*GIVEN TASK:* The listing beneath should be written out in full, exactly as shown.

:: GIVEN MATERIAL ::

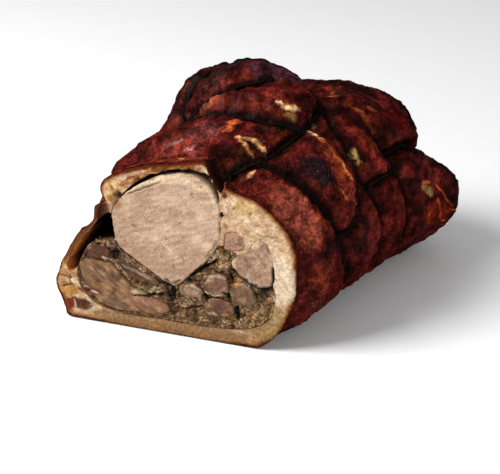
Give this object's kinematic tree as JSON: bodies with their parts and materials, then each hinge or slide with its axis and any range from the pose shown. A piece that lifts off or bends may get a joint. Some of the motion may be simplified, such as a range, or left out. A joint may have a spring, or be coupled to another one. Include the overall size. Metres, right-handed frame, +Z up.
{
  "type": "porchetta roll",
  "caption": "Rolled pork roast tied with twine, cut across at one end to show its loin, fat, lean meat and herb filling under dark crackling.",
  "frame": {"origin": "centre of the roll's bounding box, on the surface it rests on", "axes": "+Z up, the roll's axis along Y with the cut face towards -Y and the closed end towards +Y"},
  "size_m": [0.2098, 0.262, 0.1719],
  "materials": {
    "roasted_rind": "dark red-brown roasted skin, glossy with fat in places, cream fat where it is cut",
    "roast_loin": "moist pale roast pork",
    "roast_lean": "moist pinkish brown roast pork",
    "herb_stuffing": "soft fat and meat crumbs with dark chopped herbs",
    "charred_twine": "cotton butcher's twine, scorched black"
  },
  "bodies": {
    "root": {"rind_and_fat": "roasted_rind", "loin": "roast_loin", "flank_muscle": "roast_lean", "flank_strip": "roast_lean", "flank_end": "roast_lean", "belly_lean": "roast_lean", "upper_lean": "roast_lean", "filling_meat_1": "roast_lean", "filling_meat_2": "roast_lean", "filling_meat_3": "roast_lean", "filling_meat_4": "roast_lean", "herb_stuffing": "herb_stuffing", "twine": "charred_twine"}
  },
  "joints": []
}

:::

*COMPLETED TASK:*
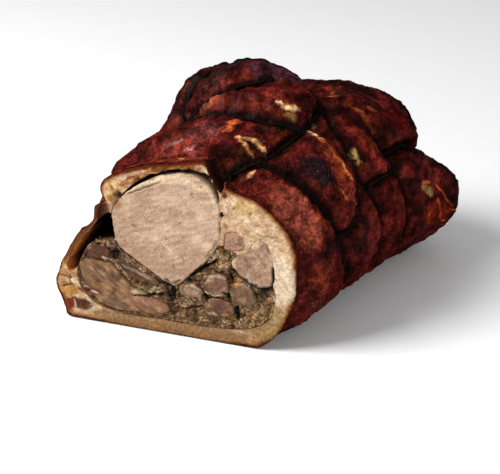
Give this object's kinematic tree as JSON: bodies with their parts and materials, then each hinge or slide with its axis and any range from the pose shown. A piece that lifts off or bends may get a joint. Some of the motion may be simplified, such as a range, or left out. A joint may have a spring, or be coupled to another one. Include the overall size. Metres, right-handed frame, +Z up.
{
  "type": "porchetta roll",
  "caption": "Rolled pork roast tied with twine, cut across at one end to show its loin, fat, lean meat and herb filling under dark crackling.",
  "frame": {"origin": "centre of the roll's bounding box, on the surface it rests on", "axes": "+Z up, the roll's axis along Y with the cut face towards -Y and the closed end towards +Y"},
  "size_m": [0.2098, 0.262, 0.1719],
  "materials": {
    "roasted_rind": "dark red-brown roasted skin, glossy with fat in places, cream fat where it is cut",
    "roast_loin": "moist pale roast pork",
    "roast_lean": "moist pinkish brown roast pork",
    "herb_stuffing": "soft fat and meat crumbs with dark chopped herbs",
    "charred_twine": "cotton butcher's twine, scorched black"
  },
  "bodies": {
    "root": {"rind_and_fat": "roasted_rind", "loin": "roast_loin", "flank_muscle": "roast_lean", "flank_strip": "roast_lean", "flank_end": "roast_lean", "belly_lean": "roast_lean", "upper_lean": "roast_lean", "filling_meat_1": "roast_lean", "filling_meat_2": "roast_lean", "filling_meat_3": "roast_lean", "filling_meat_4": "roast_lean", "herb_stuffing": "herb_stuffing", "twine": "charred_twine"}
  },
  "joints": []
}